If these national trading realities are viewed together, a coherent regional picture emerges. Romania stands closest to gas autonomy, Croatia and Greece act as strategic gateways, Bulgaria is evolving into a multi-route connector, Hungary remains a heavy but well-buffered importer, Serbia is materially exposed but operationally functional under current supply arrangements, while Bosnia and Herzegovina, North Macedonia and Montenegro remain small, vulnerable or structurally constrained gas markets.

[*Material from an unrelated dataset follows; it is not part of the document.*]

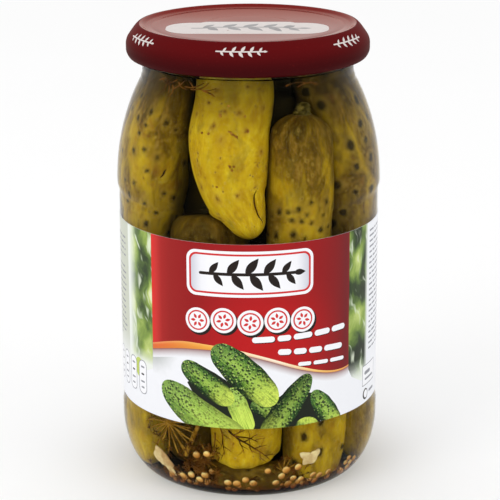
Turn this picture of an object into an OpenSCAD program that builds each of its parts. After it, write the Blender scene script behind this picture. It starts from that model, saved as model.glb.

Price formation across the region follows European wholesale benchmarks but with structural premiums that depend on infrastructure strength, contract diversity and political risk. Countries with LNG or diversified access pay lower risk premiums and face more predictable procurement economics. Countries dependent on single routes or limited storage pay higher uncertainty costs. Gas still influences electricity pricing heavily in Greece, Hungary, Romania and partially in Bulgaria, shaping industrial costs and macro-competitiveness.

In strategic terms, 2025 confirms three realities. First, supply diversification is now a permanent structural asset that directly shapes macroeconomic strength. Second, infrastructure equals leverage: LNG terminals, interconnectors and storage facilities are not engineering assets, they are financial stabilisers. Third, countries that continue to rely on narrow gas portfolios will increasingly face higher price volatility, higher procurement risk and tighter policy space.

South-East Europe’s gas trading system in 2025 is therefore neither stable nor fragile; it is resilient but asymmetrical. Some states are secure, others exposed, and all remain tied to a European price environment that can change quickly. The policy and investment choices made between now and 2030—new LNG, new interconnections, storage expansion, domestic production, or accelerated electrification and renewables to reduce demand—will decide which countries treat gas as a managed strategic input and which remain vulnerable to every shock in the global energy system.